1680, He first observed the secondary vibrations of elastic bodies, and their connection with harmonic sounds. A glass containing water, and excited by a fiddlestick, threw threw the water into undulations, which were square, hexagonal, octagonal, &c. shewing that it made vibrations subordinate to the total vibration; and that the fundamental sound was accompanied by its octave, its twelfth, &c.

1681. He exhibited musical tones by means of toothed wheels, whirled round and rubbed with a quill, which dropped from tooth to tooth, and produced tones proportioned to the frequency of the cracks or snaps.
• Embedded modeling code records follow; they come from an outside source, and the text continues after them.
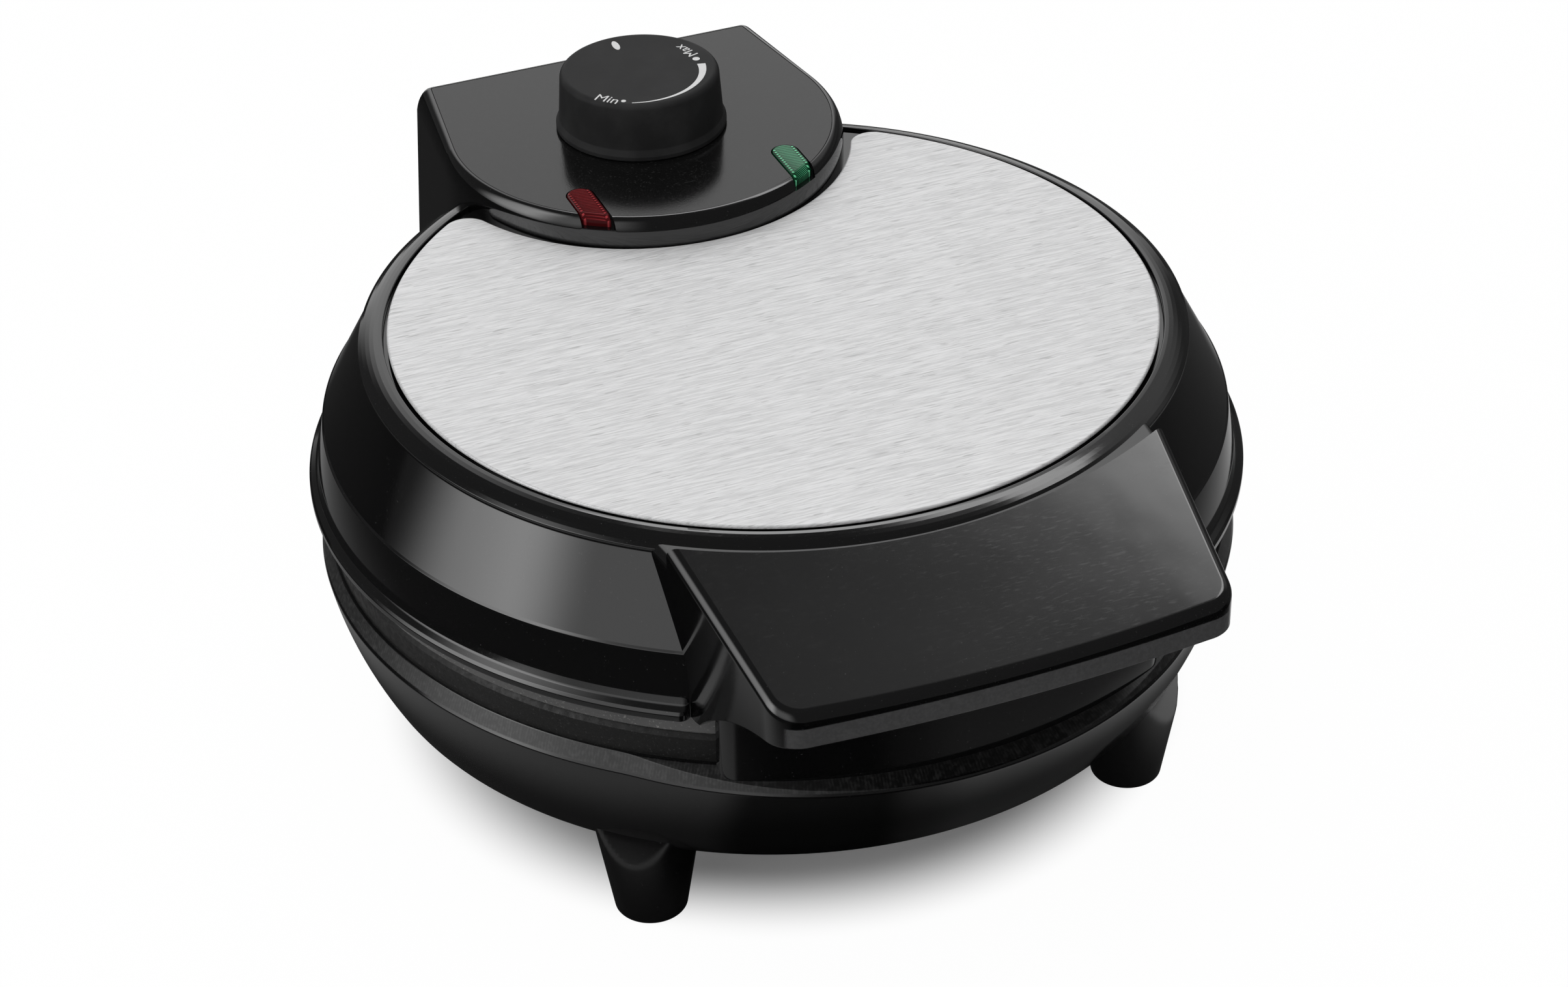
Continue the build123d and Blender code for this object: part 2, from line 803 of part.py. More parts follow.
def lid_outer_profile(with_bead):
    """Closed half-section of the lid's outside, from the axis out to its lip."""
    wall_foot = (wall_foot_radius, lip_z + bead_height + bead_blend)
    with BuildSketch(Plane.XZ) as section:
        with BuildLine():
            if with_bead:
                Polyline(
                    (0, lip_z),
                    (lip_radius, lip_z),
                    (bead_radius, lip_z + lip_bevel),
                    (bead_radius, lip_z + bead_height - bead_round),
                )
                RadiusArc(
                    (bead_radius, lip_z + bead_height - bead_round),
                    (bead_radius - bead_round, lip_z + bead_height),
                    -bead_round,
                )
                Line((bead_radius - bead_round, lip_z + bead_height), wall_foot)
            else:
                Polyline((0, lip_z), (wall_foot_radius, lip_z), wall_foot)
            Polyline(
                wall_foot,
                (crease_radius + crease_step, crease_z - crease_step),
                (crease_radius, crease_z),
                (shoulder_radius, shoulder_z),
            )
            RadiusArc(
                (shoulder_radius, shoulder_z),
                (ring_flat_radius, rim_z - ring_drop),
                -shoulder_round,
            )
            Polyline(
                (ring_flat_radius, rim_z - ring_drop),
                (ring_inner_radius + ring_round, rim_z),
                (ring_inner_radius, rim_z - ring_round),
                (ring_inner_radius, deck_z),
                (0, deck_z),
                (0, lip_z),
            )
        make_face()
    return section.sketch


with BuildPart() as lid_outside:
    revolve(lid_outer_profile(True), axis=Axis.Z)

with BuildPart() as lid_plain:
    revolve(lid_outer_profile(False), axis=Axis.Z)

with BuildPart() as bead_trim:
    with BuildSketch(Plane.XY.offset(lip_z)):
        with Locations((0, -bead_radius - cut_past)):
            Rectangle(2 * bead_trim_half_width, bead_radius / 2, align=(Align.CENTER, Align.MIN))
    extrude(amount=bead_height + bead_blend)
    add(lid_plain.part, mode=Mode.SUBTRACT)

with BuildPart() as lid_inside:
    with BuildSketch(Plane.XZ):
        Polygon(
            (0, lip_z),
            (wall_foot_radius - wall, lip_z),
            (wall_foot_radius - wall, lip_z + bead_height + bead_blend),
            (crease_radius - wall, crease_z - crease_step),
            (shoulder_radius - wall, shoulder_z - shoulder_round / 2),
            (ring_inner_radius - wall, deck_z - wall),
            (0, deck_z - wall),
            align=None,
        )
    revolve(axis=Axis.Z)

with BuildPart() as bulkhead:
    with BuildSketch(Plane.XZ):
        Polygon(
            (0, lip_z),
            (lip_radius, lip_z),
            (bead_radius, lip_z + bead_height),
            (wall_foot_radius, lip_z + bead_height + bead_blend),
            (crease_radius, crease_z),
            (0, crease_z),
            align=None,
        )
    revolve(axis=Axis.Z)

with BuildPart() as tower_block:
    with BuildSketch(Plane.XY.offset(tower_bottom_z)):
        add(tower_plan())
    extrude(amount=tower_top_z - tower_bottom_z)
    fillet(tower_block.faces().sort_by(Axis.Z)[-1].edges(), tower_edge)

with BuildPart() as tower_hollow:
    with BuildSketch(Plane.XY.offset(tower_bottom_z + wall)):
        add(tower_plan(wall, tower_back_wall))
    extrude(amount=ceiling_z - tower_bottom_z - wall)
    add(bulkhead.part, mode=Mode.SUBTRACT)



def above_slope(drop):
    """Everything above the handle's sloping top when that is lowered by drop."""
    with BuildPart() as cutter:
        with BuildSketch(Plane.YZ):
            Polygon(
                (-far, handle_top(-far, drop)),
                (0, handle_top(0, drop)),
                (0, far),
                (-far, far),
                align=None,
            )
        extrude(amount=far, both=True)
    return cutter.part


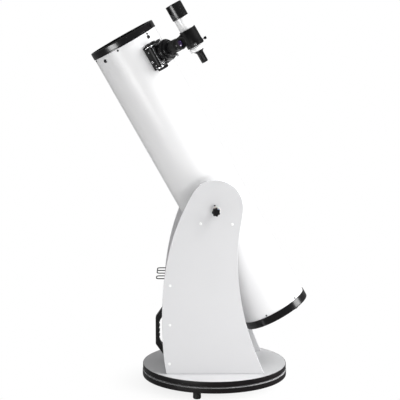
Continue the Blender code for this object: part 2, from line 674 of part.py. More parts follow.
def build_bracket(mount, axis, mats):
    black = mats["black"]
    foot = [(-0.0118, 0.1239), (0.0118, 0.1239), (0.0091, 0.1302), (0.0091, 0.1340),
            (-0.0091, 0.1340), (-0.0091, 0.1302)]
    bracket = solid("finder_bracket", prism(foot, -0.020, 0.020), black, mount, side(-1))
    top = FINDER_AXIS - BRACKET_BORE - GAP
    stalk = bezier((0.020, 0.131), (0.0165, 0.142), (0.0150, 0.168), (0.0240, top), 8)
    stalk += [(0.0240, top)]
    stalk += [(-y, z) for y, z in reversed(stalk)]
    sideways = axes((0, 1, 0), (0, 0, 1), (1, 0, 0))
    add(bracket, solid("guide_stalk", prism(stalk, -0.0085, 0.0085), black, mount, sideways))
    ring = turned([(BRACKET_BORE, BRACKET_LOW), (BRACKET_RADIUS + 0.001, BRACKET_LOW),
                   (BRACKET_RADIUS + 0.001, BRACKET_LOW + 0.014),
                   (BRACKET_RADIUS, BRACKET_LOW + 0.016), (BRACKET_RADIUS, BRACKET_HIGH),
                   (BRACKET_BORE, BRACKET_HIGH)], FINDER_FACETS)
    add(bracket, solid("guide_ring", ring, black, axis))
    for number, angle in enumerate((0, -90, 135), 1):
        hole = rod(0.0023, 0.02, 0.04, 12)
        cut(bracket, solid(f"cutter_bracket_{number}", hole, black, axis,
                           finder_radial(radians(angle))))


# ---------------------------------------------------------------- whole telescope
def main():
    clear_scene()
    mats = {
        "laminate": material("white_laminate", (0.86, 0.86, 0.87), 0.42),
        "tube_paint": material("white_tube_paint", (0.90, 0.90, 0.90), 0.22),
        "black": material("black_plastic", (0.018, 0.018, 0.020), 0.36),
        "rubber": material("black_rubber", (0.012, 0.012, 0.012), 0.75),
        "nylon": material("pale_nylon", (0.80, 0.79, 0.76), 0.45),
        "steel": material("bright_steel", (0.72, 0.72, 0.73), 0.22, 1.0),
        "mirror": material("mirror_coating", (0.93, 0.94, 0.95), 0.03, 1.0),
    }
    base = empty("azimuth_centre", None, Matrix.Translation((AZIMUTH_X, 0, 0)))
    build_ground_base(base, mats)
    rocker = empty("axis_azimuth", base)
    build_rocker(rocker, mats)
    tube = empty("axis_altitude", rocker,
                 Matrix.Translation((PIVOT_X, 0, PIVOT_Z)) @ Matrix.Rotation(-TILT, 4, "Y"))
    build_tube(tube, mats)
    secondary = empty("axis_secondary", tube)
    build_spider(tube, secondary, mats)
    mirror = empty("axis_mirror", tube)
    build_mirror(tube, mirror, mats)
    build_tension(tube, mats)
    build_focuser(tube, mats)
    build_finder(tube, mats)


main()
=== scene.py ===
"""Looks of a dobsonian telescope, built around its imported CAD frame.

Metres, +Z up, in the frame's own coordinates. Places and directions come from the frame's joints
and node boxes. Other numbers are sizes along a local axis: some repeat the CAD design's sizes, the
rest are details that only this script adds.
"""
import json
from math import asin, atan2, cos, pi, radians, sin, sqrt

import bmesh
import bpy
from mathutils import Matrix, Vector


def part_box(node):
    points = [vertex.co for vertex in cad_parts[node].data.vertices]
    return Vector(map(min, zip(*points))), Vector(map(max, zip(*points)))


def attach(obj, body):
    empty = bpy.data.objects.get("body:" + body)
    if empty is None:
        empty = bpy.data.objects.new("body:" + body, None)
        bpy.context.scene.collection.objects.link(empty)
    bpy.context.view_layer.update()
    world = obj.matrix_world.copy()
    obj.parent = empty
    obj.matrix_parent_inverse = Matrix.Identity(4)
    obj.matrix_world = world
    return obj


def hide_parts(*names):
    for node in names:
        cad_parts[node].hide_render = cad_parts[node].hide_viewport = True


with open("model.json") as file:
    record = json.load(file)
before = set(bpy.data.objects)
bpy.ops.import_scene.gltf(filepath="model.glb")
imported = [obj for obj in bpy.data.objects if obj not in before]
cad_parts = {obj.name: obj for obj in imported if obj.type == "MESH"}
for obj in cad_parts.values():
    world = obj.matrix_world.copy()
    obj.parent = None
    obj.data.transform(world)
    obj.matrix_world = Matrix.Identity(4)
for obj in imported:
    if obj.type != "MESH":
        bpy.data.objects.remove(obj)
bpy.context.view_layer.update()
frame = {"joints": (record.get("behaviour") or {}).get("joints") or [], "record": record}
WHOLE_TURN = 2 * pi
JOINTS = {joint["name"]: joint for joint in frame["joints"]}


def spot_of(joint):
    return Vector(JOINTS[joint]["pos_m"])


def axis_of(joint):
    return Vector(JOINTS[joint]["axis"]).normalized()


# ---------------------------------------------------------------- local frames
def axes(x, y, z, origin=(0.0, 0.0, 0.0)):
    """Matrix from three axis directions and an origin."""
    matrix = Matrix((x, y, z)).transposed().to_4x4()
    matrix.translation = origin
    return matrix


def upright(z, y, origin):
    """Frame with the given Z and Y directions."""
    return axes(Vector(y).cross(Vector(z)), y, z, origin)


def around(angle, along=0.0):
    """Frame inside the tube's frame: Z away from its axis, Y along the tube."""
    return axes((cos(angle), sin(angle), 0), (0, 0, 1), (sin(angle), -cos(angle), 0),
                (0, 0, along))


def radial(angle, height, reach=0.0):
    """Frame beside a local Z axis: its own Z points away from it at the angle."""
    outward = Vector((cos(angle), sin(angle), 0))
    up = Vector((0, 0, 1))
    return axes(up.cross(outward), up, outward, outward * reach + up * height)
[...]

1684. He read a paper before the Royal Society, in which he affirms, that some years before that period he had proposed a method of discovering at a distance, not by sound, but by sight. He then proceeds to describe a very accurate and complete telegraph, equal, perhaps, in all respects to those now in use. But some years previous to 1684, M. Montans, had not invented his telegraph; so that, though the Marquis of Worcester unquestionably gave the first hint of this instrument, Dr Hooke appears to have first brought it to perfection. See Telegraph, Encycl.; and a book, published 1726, entitled Philosophical Experiments and Observations of the late eminent Dr Robert Hooke.

We are indebted to him for many other discoveries of lesser note; such as the wheel barometer, the universal joint, the manometer, screw divided quadrant, telescopic sights for astronomical instruments, representation of a muscular fibre by a chain of bladders, experiments shewing the inflection of light, and its attraction for solid bodies, the curvilinear path of light through the atmosphere.